▶ _WRITTEN INSTRUCTION_
Output the material below in full, exactly as it is.

%%

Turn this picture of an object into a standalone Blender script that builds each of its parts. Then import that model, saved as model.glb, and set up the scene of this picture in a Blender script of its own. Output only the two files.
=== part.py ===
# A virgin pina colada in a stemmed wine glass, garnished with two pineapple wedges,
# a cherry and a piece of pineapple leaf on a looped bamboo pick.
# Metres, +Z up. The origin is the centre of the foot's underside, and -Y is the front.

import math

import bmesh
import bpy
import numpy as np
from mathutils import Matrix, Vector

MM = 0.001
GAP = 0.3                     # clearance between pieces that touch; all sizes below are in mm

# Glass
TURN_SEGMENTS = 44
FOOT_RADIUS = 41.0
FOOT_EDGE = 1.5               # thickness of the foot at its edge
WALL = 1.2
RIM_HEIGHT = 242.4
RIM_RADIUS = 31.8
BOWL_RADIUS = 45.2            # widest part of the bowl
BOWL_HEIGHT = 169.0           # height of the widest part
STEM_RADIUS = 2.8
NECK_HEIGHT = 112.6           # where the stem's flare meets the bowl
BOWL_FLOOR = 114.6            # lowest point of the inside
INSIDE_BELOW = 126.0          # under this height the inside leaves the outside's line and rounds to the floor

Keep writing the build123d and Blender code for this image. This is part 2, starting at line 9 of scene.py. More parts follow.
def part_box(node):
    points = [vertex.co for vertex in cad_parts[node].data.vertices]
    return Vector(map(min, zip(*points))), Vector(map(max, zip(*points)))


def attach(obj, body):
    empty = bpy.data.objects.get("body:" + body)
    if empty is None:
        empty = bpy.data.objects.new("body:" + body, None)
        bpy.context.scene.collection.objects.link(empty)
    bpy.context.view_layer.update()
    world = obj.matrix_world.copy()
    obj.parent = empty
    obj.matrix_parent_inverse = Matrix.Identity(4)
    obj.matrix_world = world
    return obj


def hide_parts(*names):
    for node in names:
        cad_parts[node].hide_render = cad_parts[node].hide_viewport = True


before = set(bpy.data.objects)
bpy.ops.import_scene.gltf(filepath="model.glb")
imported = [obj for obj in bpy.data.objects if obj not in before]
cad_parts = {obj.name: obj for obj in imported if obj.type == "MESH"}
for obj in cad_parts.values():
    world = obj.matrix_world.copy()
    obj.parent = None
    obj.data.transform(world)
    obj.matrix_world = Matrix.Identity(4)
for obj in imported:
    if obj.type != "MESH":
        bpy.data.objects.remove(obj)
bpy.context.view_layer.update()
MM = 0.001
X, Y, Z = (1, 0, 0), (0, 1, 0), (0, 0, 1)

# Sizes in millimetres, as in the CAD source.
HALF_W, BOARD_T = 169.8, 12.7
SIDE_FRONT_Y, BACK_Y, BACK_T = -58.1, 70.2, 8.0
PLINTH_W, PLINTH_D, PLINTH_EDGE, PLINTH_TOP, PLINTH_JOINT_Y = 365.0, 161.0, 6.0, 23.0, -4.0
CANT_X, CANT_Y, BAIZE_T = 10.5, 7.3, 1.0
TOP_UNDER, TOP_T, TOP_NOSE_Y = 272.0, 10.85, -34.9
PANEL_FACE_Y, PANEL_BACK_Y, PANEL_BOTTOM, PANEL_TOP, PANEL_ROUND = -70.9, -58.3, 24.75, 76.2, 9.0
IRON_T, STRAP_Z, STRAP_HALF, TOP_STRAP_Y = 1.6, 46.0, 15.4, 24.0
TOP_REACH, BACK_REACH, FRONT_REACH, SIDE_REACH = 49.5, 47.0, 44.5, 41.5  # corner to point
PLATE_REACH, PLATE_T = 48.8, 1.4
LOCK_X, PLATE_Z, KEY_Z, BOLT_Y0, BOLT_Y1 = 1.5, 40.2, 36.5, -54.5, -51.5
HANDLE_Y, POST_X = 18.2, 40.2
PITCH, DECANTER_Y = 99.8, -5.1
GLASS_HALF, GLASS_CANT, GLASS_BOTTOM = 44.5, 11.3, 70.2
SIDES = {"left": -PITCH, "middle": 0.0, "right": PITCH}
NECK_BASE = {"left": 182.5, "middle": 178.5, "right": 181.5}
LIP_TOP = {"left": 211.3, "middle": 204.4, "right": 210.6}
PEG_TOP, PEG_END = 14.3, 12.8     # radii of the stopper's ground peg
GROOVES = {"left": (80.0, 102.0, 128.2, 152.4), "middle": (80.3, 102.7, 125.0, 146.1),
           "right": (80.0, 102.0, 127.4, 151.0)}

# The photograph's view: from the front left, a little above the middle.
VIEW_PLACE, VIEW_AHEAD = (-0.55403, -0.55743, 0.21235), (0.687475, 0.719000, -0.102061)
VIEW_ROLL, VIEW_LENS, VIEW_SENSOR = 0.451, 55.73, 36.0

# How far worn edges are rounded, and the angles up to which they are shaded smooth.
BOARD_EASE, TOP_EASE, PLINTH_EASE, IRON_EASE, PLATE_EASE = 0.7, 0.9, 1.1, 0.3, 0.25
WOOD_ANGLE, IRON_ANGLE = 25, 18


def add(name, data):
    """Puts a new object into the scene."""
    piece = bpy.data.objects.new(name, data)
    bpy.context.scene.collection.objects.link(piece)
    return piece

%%

▶ _SOLUTION TO THE EXERCISE_
Turn this picture of an object into a standalone Blender script that builds each of its parts. Then import that model, saved as model.glb, and set up the scene of this picture in a Blender script of its own. Output only the two files.
=== part.py ===
# A virgin pina colada in a stemmed wine glass, garnished with two pineapple wedges,
# a cherry and a piece of pineapple leaf on a looped bamboo pick.
# Metres, +Z up. The origin is the centre of the foot's underside, and -Y is the front.

import math

import bmesh
import bpy
import numpy as np
from mathutils import Matrix, Vector

MM = 0.001
GAP = 0.3                     # clearance between pieces that touch; all sizes below are in mm

# Glass
TURN_SEGMENTS = 44
FOOT_RADIUS = 41.0
FOOT_EDGE = 1.5               # thickness of the foot at its edge
WALL = 1.2
RIM_HEIGHT = 242.4
RIM_RADIUS = 31.8
BOWL_RADIUS = 45.2            # widest part of the bowl
BOWL_HEIGHT = 169.0           # height of the widest part
STEM_RADIUS = 2.8
NECK_HEIGHT = 112.6           # where the stem's flare meets the bowl
BOWL_FLOOR = 114.6            # lowest point of the inside
INSIDE_BELOW = 126.0          # under this height the inside leaves the outside's line and rounds to the floor

Keep writing the build123d and Blender code for this image. This is part 2, starting at line 9 of scene.py. More parts follow.
def part_box(node):
    points = [vertex.co for vertex in cad_parts[node].data.vertices]
    return Vector(map(min, zip(*points))), Vector(map(max, zip(*points)))


def attach(obj, body):
    empty = bpy.data.objects.get("body:" + body)
    if empty is None:
        empty = bpy.data.objects.new("body:" + body, None)
        bpy.context.scene.collection.objects.link(empty)
    bpy.context.view_layer.update()
    world = obj.matrix_world.copy()
    obj.parent = empty
    obj.matrix_parent_inverse = Matrix.Identity(4)
    obj.matrix_world = world
    return obj


def hide_parts(*names):
    for node in names:
        cad_parts[node].hide_render = cad_parts[node].hide_viewport = True


before = set(bpy.data.objects)
bpy.ops.import_scene.gltf(filepath="model.glb")
imported = [obj for obj in bpy.data.objects if obj not in before]
cad_parts = {obj.name: obj for obj in imported if obj.type == "MESH"}
for obj in cad_parts.values():
    world = obj.matrix_world.copy()
    obj.parent = None
    obj.data.transform(world)
    obj.matrix_world = Matrix.Identity(4)
for obj in imported:
    if obj.type != "MESH":
        bpy.data.objects.remove(obj)
bpy.context.view_layer.update()
MM = 0.001
X, Y, Z = (1, 0, 0), (0, 1, 0), (0, 0, 1)

# Sizes in millimetres, as in the CAD source.
HALF_W, BOARD_T = 169.8, 12.7
SIDE_FRONT_Y, BACK_Y, BACK_T = -58.1, 70.2, 8.0
PLINTH_W, PLINTH_D, PLINTH_EDGE, PLINTH_TOP, PLINTH_JOINT_Y = 365.0, 161.0, 6.0, 23.0, -4.0
CANT_X, CANT_Y, BAIZE_T = 10.5, 7.3, 1.0
TOP_UNDER, TOP_T, TOP_NOSE_Y = 272.0, 10.85, -34.9
PANEL_FACE_Y, PANEL_BACK_Y, PANEL_BOTTOM, PANEL_TOP, PANEL_ROUND = -70.9, -58.3, 24.75, 76.2, 9.0
IRON_T, STRAP_Z, STRAP_HALF, TOP_STRAP_Y = 1.6, 46.0, 15.4, 24.0
TOP_REACH, BACK_REACH, FRONT_REACH, SIDE_REACH = 49.5, 47.0, 44.5, 41.5  # corner to point
PLATE_REACH, PLATE_T = 48.8, 1.4
LOCK_X, PLATE_Z, KEY_Z, BOLT_Y0, BOLT_Y1 = 1.5, 40.2, 36.5, -54.5, -51.5
HANDLE_Y, POST_X = 18.2, 40.2
PITCH, DECANTER_Y = 99.8, -5.1
GLASS_HALF, GLASS_CANT, GLASS_BOTTOM = 44.5, 11.3, 70.2
SIDES = {"left": -PITCH, "middle": 0.0, "right": PITCH}
NECK_BASE = {"left": 182.5, "middle": 178.5, "right": 181.5}
LIP_TOP = {"left": 211.3, "middle": 204.4, "right": 210.6}
PEG_TOP, PEG_END = 14.3, 12.8     # radii of the stopper's ground peg
GROOVES = {"left": (80.0, 102.0, 128.2, 152.4), "middle": (80.3, 102.7, 125.0, 146.1),
           "right": (80.0, 102.0, 127.4, 151.0)}

# The photograph's view: from the front left, a little above the middle.
VIEW_PLACE, VIEW_AHEAD = (-0.55403, -0.55743, 0.21235), (0.687475, 0.719000, -0.102061)
VIEW_ROLL, VIEW_LENS, VIEW_SENSOR = 0.451, 55.73, 36.0

# How far worn edges are rounded, and the angles up to which they are shaded smooth.
BOARD_EASE, TOP_EASE, PLINTH_EASE, IRON_EASE, PLATE_EASE = 0.7, 0.9, 1.1, 0.3, 0.25
WOOD_ANGLE, IRON_ANGLE = 25, 18


def add(name, data):
    """Puts a new object into the scene."""
    piece = bpy.data.objects.new(name, data)
    bpy.context.scene.collection.objects.link(piece)
    return piece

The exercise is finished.